La devise canadienne pourrait bien poursuivre en 2009 le repli record qu'elle a connu en 2008, alors que la chute des cours du brut compromet les investissements étrangers nécessaires à l'exploitation des gisements pétroliers du pays, estiment plusieurs économistes.

La devise canadienne pourrait bien poursuivre en 2009 le repli record qu'elle a connu en 2008, alors que la chute des cours du brut compromet les investissements étrangers nécessaires à l'exploitation des gisements pétroliers du pays, estiment plusieurs économistes.

Le dollar canadien s'est déprécié de 18% cette année, la récession mondiale ayant eu raison de la demande de matières premières, lesquelles comptent pour la moitié des exportations du pays. Le compte courant du Canada, actuellement excédentaire, sera déficitaire en 2009, estime Scotia Capitaux, filiale de la troisième plus importante banque canadienne.

"Tout fléchissement de l'investissement étranger direct a un effet négatif sur le dollar canadien", explique Eric Lascelles, stratège économique en chef chez Valeurs mobilières TD, filiale de la deuxième plus grande banque canadienne. "Si on investit moins dans les sables bitumineux, la production et les exportations de pétrole finiront par chuter", dit-il en faisant allusion aux plus importantes réserves pétrolières du monde après celles de l'Arabie saoudite.

Selon l'estimation médiane de 42 analystes et économistes sondés par Bloomberg, la dévaluation du huard pourrait le porter à 1,28$ pour 1$US (78 cents US) d'ici la fin du premier trimestre; hier, il s'échangeait à 1,221$ contre 1$US (81,90 cents US). Il pourrait terminer 2009 à 1,24$ pour 1$US, estiment les experts consultés.

La société allemande Deutsche Bank, premier cambiste mondial, prédit que le dollar canadien atteindra 1,30$ pour 1$US (76,92 cents US) d'ici la fin de 2009, alors que sa principale concurrente, la suisse UBS, croit qu'il se dévaluera jusqu'à 1,33$ pour 1$US (75,18 cents US).

"Il est peu probable que les sociétés étrangères se lancent dans de nouveaux projets à moins que le prix du pétrole ne rebondisse, dit Dustin Reid, directeur des stratégies de change chez RBS Global Banking&Markets, à Chicago. À long terme, ce n'est vraiment pas de bon augure pour le dollar canadien."

La néerlandaise Royal Dutch Shell et StatoilHydro, première société pétrolière en Norvège, sont au nombre des entreprises ayant reporté ou annulé cette année au moins 14 projets d'exploitation des sables bitumineux en Alberta.
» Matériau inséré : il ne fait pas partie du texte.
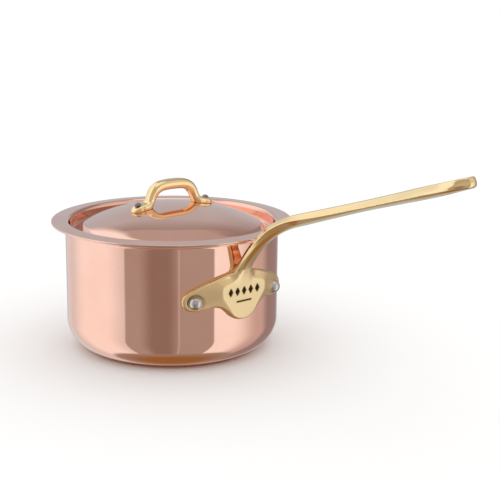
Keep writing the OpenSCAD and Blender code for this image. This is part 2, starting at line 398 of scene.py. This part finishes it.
# Long handle: station columns are length along the bar from the end of the bend, half width, height
# above and depth below the centreline, level of the side ridge, and the angle that the upper and the
# lower bevel make with the handle's flat faces
BAR_STATIONS = spline([
    (-84, 9.5, 3.3, 3.3, -0.2, 60, 60),
    (-72, 7.0, 3.4, 3.4, -0.2, 57, 57),
    (-58, 6.4, 3.5, 3.5, 0.1, 56, 56),
    (-42, 6.4, 3.8, 3.8, 0.5, 56, 54),
    (-23, 6.8, 4.1, 4.3, 0.8, 55, 48),
    (0, 7.0, 4.2, 4.5, 0.5, 53, 45),
    (26, 7.0, 3.8, 4.0, -0.4, 50, 44),
    (63, 7.3, 3.4, 3.5, -1.0, 50, 44),
    (92, 8.8, 3.4, 3.9, -1.1, 50, 46),
    (116, 10.9, 3.6, 4.3, -1.2, 52, 50),
    (131, 11.6, 3.5, 4.0, -1.0, 60, 60),
    (143, 11.6, 3.4, 3.6, -0.6, 72, 72),
    (150, 11.6, 3.3, 3.4, -0.2, 80, 80),
], 8)
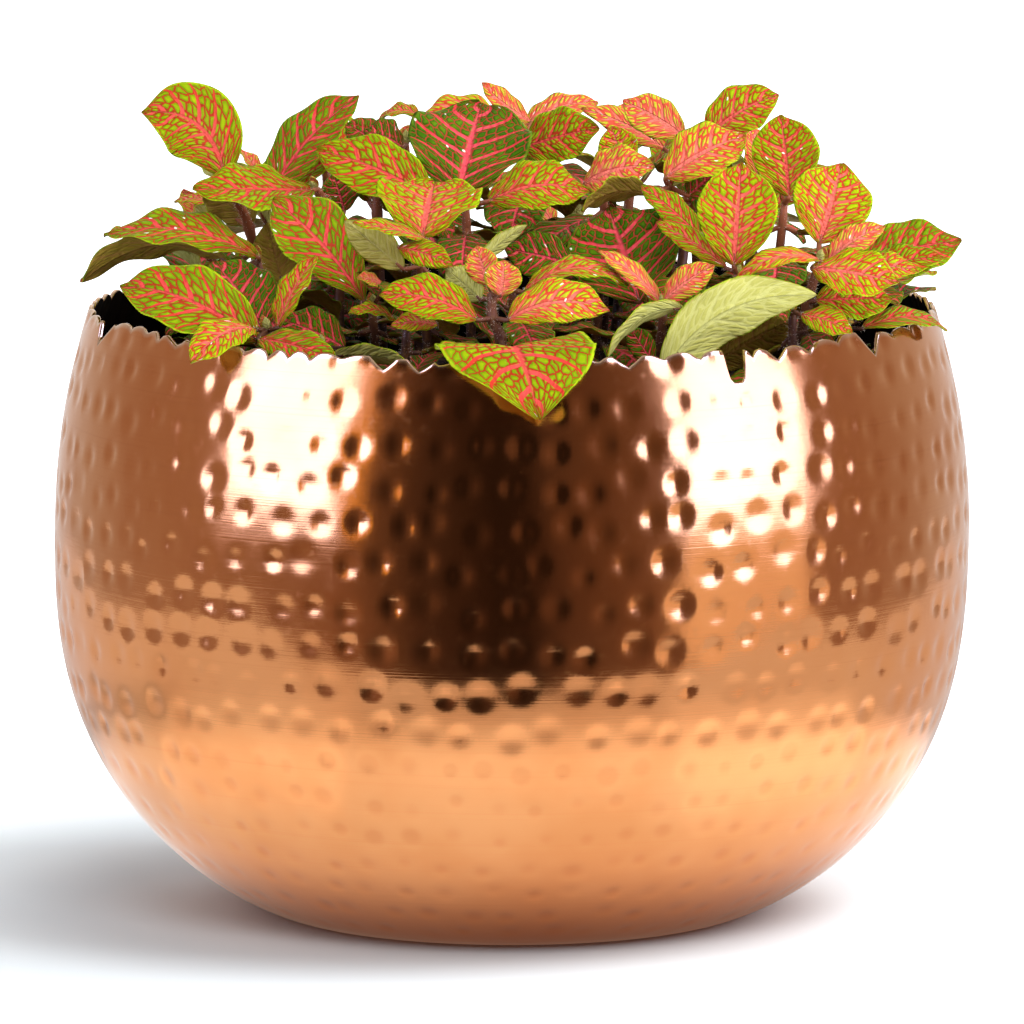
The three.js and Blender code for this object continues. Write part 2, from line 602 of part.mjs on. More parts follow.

Le pétrole a perdu plus de 100$US le baril depuis juillet pour sombrer à 32,40$US, soit moins de la moitié du seuil de rentabilité de l'exploitation des sables bitumineux, selon les estimations de l'Association canadienne des producteurs de pétrole.

Pétrole-huard

Chaque recul de 1$US du prix du baril de pétrole fait reculer de 0,3% le dollar canadien face à la devise américaine, selon une analyse publiée ce mois-ci par Valeurs mobilières TD. Le brut est le plus important composant de l'Indice des prix des produits de base de la Banque du Canada, puisqu'il compte pour 21% de sa valeur.

L'Agence internationale de l'énergie a indiqué au cours du mois que la demande mondiale en pétrole s'était contractée en 2008 pour la première fois depuis 1983; l'agence a revu à la baisse ses prévisions pour 2009.

Le déclin du huard cette année est survenu après que le devise eut atteint la parité avec le billet vert américain en septembre 2007. Pendant les cinq années précédentes, il avait fait un gain de 60%, porté par la hausse des cours des produits de base. L'investissement étranger dans le secteur énergétique canadien a bondi de près de 50% au cours de cette période pour atteindre les 86,7 milliards$, selon Statistique Canada.

Le gros de ces investissements était dirigé vers les sables bitumineux albertains où les réserves établies s'élèvent à 175 millions de barils de pétrole, selon l'Agence de conservation des ressources énergétiques de l'Alberta.

L'exploitation des sables bitumineux sera rentable lorsque le prix du brut atteindra les 95$US à 100$US le baril au cours des prochaines décennies, dit Ryan Todd, analyste chez Deutsche Bank à New York.